In other words, yoga doesn’t belong in the closet. There is a real and pressing need for people to de-stress and care for their bodies and minds, a need that yoga teachers have been trained to meet in many ways. At the risk of straying towards evangelism, I’m wondering more and more about the outward focus of the yoga practice and how we can share the inner world we experience as practitioners with those around us. From what I can tell, the Eight Limbs of the yoga practice are not meant to be viewed in ascending order. One rung on the ladder is not more important than the other; each rung is important in keeping the entire structure intact. So while my personal preferences lean towards the steps that draw me inward, I’m working on expanding my focus so that I begin to move out.
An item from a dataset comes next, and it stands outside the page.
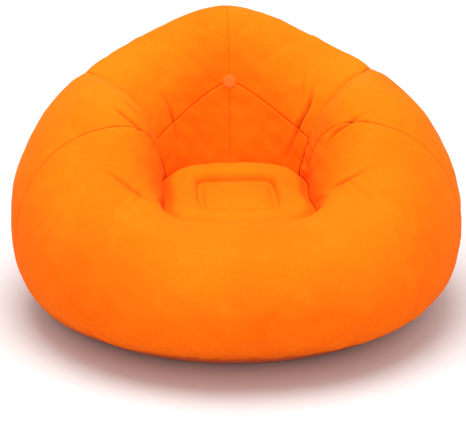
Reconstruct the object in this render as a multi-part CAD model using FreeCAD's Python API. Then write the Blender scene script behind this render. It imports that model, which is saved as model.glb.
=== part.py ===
"""Air-filled lounge chair of flocked PVC sheet, at the size it has when blown up.

The origin is on the floor under the middle, +Z is up and the sitter looks along -Y.
A bearing is an angle round the seat, in degrees: 0 is the front, 90 the +X arm, 180 the back.
Every panel of the skin is cut from one closed outline, which runs from the middle of the seat
over the crest of the ring and down to the edge of the flat of the base. The outline changes with
the bearing, and is a chain of cubic curves with CURVE_STEP numbered points to each.
"""
import FreeCAD, Part
import os
from math import ceil, cos, floor, hypot, radians, sin, sqrt, tan

Vector = FreeCAD.Vector

# --- the inflated ring, at bearings 0, 45, 90, 135 and 180; both sides are alike (mm, degrees)
BEARING_STEP = 45.0
SEAT_EDGE_RADIUS = (205.0, 222.0, 176.0, 226.0, 222.0)
SEAT_EDGE_HEIGHT = (250.0, 252.0, 258.0, 268.0, 270.0)
CREST_RADIUS = (286.0, 382.0, 300.0, 440.0, 372.0)
CREST_HEIGHT = (306.0, 332.0, 512.0, 547.0, 660.0)
WIDEST_RADIUS = (503.0, 515.0, 540.0, 532.0, 543.0)
WIDEST_HEIGHT = (160.0, 150.0, 232.0, 262.0, 322.0)
BASE_SEAM_RADIUS = (400.0, 426.0, 490.0, 428.0, 400.0)
INNER_WALL_LEAN = (12.0, 24.0, 0.0, 2.0, 14.0)
BASE_SEAM_HEIGHT = 37.0
FLOOR_CURL = 62.0            # how far in from the base seam the base first lies on the floor

# --- the skin
WALL = 0.9                   # PVC sheet with its flocked face
ARM_SEAM_BEARINGS = (118.0, 100.0, 79.0, 77.0, 76.0, 76.0, 76.0, 76.0, 76.0, 76.0)
CREASE_BEARINGS = (131.0, 126.0, 118.0, 123.5, 126.0, 126.5, 125.0, 125.0, 125.0, 125.0)
CREASE_DEPTHS = (0.0, 14.0, 60.0, 24.0, 9.0, 3.0, 0.0, 0.0, 0.0, 0.0)
CREASE_HALF_WIDTH = 28.0     # degrees of bearing that the crease draws in, each side
LOW_BACK_TOP_SIDE = 0.28     # top seam of the lower back, as a share of the inner wall's curve
LOW_BACK_TOP_MIDDLE = 0.39
LOW_BACK_TOP_BOW = 1.6        # power of its rise from the side to the middle

# --- the seat and the ties that hold it down
TIE_HALF_WIDTH = 88.0        # of the rounded square that is welded to the ties, across the seat
TIE_HALF_DEPTH = 100.0       # the same, front to back
TIE_SQUARENESS = 7.0         # power of the rounded square
TIE_HEIGHT = 268.0           # height of the welded band
WELD_BAND = 14.0
SEAT_CROWN = 26.0            # the pillow's crest above the seat edge
SEAT_EDGE_TURN = 22.0        # how far in from its edge the seat starts to turn down
SEAT_MIDDLE_RISE = 9.0       # the middle above the welded band
WEB_SHEET = 0.8
WEB_CORNER_GAP = 34.0        # each web stops this far short of the square's corner
WEB_VENT_RADIUS = 24.0
WEB_VENT_SHARE = 0.5         # height of the vents, as a share of the web
DOUBLER_SHEET = 0.8
DOUBLER_WIDTH = 12.0

# --- the patch over the point where the back's seams meet
PATCH_RADIUS = 15.0
PATCH_SHEET = 0.4

# --- the air valve, low on the back
VALVE_BEARING = 206.0
VALVE_CURVE_SHARE = 0.22     # place on the curve from the widest point down to the base seam
FLANGE_RADIUS = 32.0
FLANGE_SHEET = 1.2
COLLAR_BORE_RADIUS = 15.0
COLLAR_WALL = 2.4
COLLAR_INSIDE = 16.0         # how far the collar reaches into the air chamber
COLLAR_OUTSIDE = 2.6
PANEL_HOLE_CLEARANCE = 0.2
RUNNING_CLEARANCE = 0.3      # between pieces that come apart
PLUG_HEAD_OVERHANG = 4.0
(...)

I recently had the opportunity to attend a performance skills workshop for dancers. This workshop gave me the rare opportunity to focus not on the execution of movement, but on the communicative power and range of my performance. Afterwards, when speaking with some of the teachers about how to amplify my range, my takeaways were simple: See other people. Look out and don’t retreat.

Perhaps this applies to you, and perhaps it doesn’t. Maybe you’re someone who spends most of their life expending energy on others and desperately needs the time and focus required to move inward. Wherever you lie on this spectrum, I think it’s important to remember that both the outward and inward elements of the yoga practice keep the whole ladder together. I know that my task for the coming months is to see people and move out. What’s yours?